The Stimulator

By Nick Simonson

For a fun, and somewhat ornate fly that’s still easy to tie and exciting to fish, it’s tough to beat the Stimulator.  Designed to float high and dry in the fastest of Montana’s streams, this pattern was originally fashioned to simulate an adult stonefly, but in yellows and greens it can do double duty as a hopper or hexagenia pattern when those big bite hatches happen on your favorite bass and panfish waters. With its elk hair tail and wing, and abundant dry hackle, it’s tough to sink a Stimulator, making it a great attractor lead for a dropper presentation.  Tie a bunch up in various colors and be ready when the moment calls for this great fly.


Utilize a hair stacker to align the ends of elk hair needed to give the Stimulator its buoyancy. Simonson Photo

Hook: Tiemco 200R, Size 8-12
Thread: 6/0 Yellow
Tail: Stacked Elk Hair
Abdomen: Yellow Dubbing
Abdomen Hackle: Brown
Wing: Stacked Elk Hair
Thorax: Gold Dubbing
Thorax Hackle: Grizzly



Start the thread on the hook and trim the tag end off, wrapping it to the bend of the hook shank.  Clip a selection of elk hair and brush out the ends, removing the fuzz and short strands.  Place the hairs in a hair stacker and tap it a few times to line up the tips.  Remove the hair from the stacker and tie in at the bend, by wrapping the thread around the hair once and then securing it to the hook with multiple thread wraps up and down the hook shank (1).  Going back to the hair tie-in point, secure a brown dry fly hackle feather and create a dubbing yarn on the thread with some yellow dubbing (2).  Form the underbody of the fly’s abdomen by advancing the dubbing yarn forward over the elk hair butts (3).  Then, use a hackle pliers to evenly distribute the hackling over the dubbing, finishing off the abdomen (4).

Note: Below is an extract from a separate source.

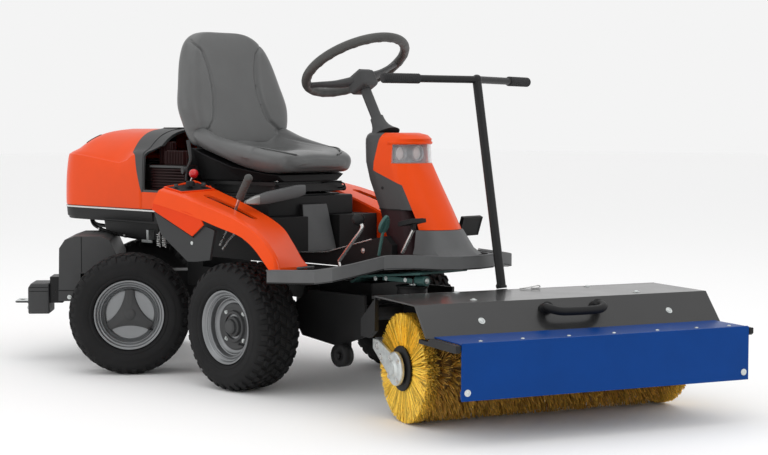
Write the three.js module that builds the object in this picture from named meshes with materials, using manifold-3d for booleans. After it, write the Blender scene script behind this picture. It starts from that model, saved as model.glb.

Break out your hair stacker once again, and select another clipping of elk hair.  Repeat the process of cleaning, stacking and evening out the tips, before tying them down in the same manner as the tail so the wing lines up in a slight arc with that portion of the fly; trim the hair butts and secure them with a few more thread wraps, forming the area where the underbody of the thorax will be (5).  Move the thread back to the tie-in point of the wing and tie in a grizzly hackle and form a dubbing yarn with the gold dubbing (6).  Wrap the dubbing yarn forward, forming the thorax (7). Follow that with the grizzly hackle in your hackle pliers, forming a dense, hackled front (8).  Secure the hackle with a few thread wraps, before whip finishing, adding a drop of head cement and completing the fly (9).

The Stimulator teaches hair management and keeping the elk hair from flaring too much is key in making a good offering, but even those ‘B’ flies will catch fish, so make sure to save them.  You can also experiment with wing and tail length as you see fit or the fish tell you from season to season on your waters.  Switch dubbing and hackle colors as well, to better match the forage in your area, and to better stimulate a bite next season.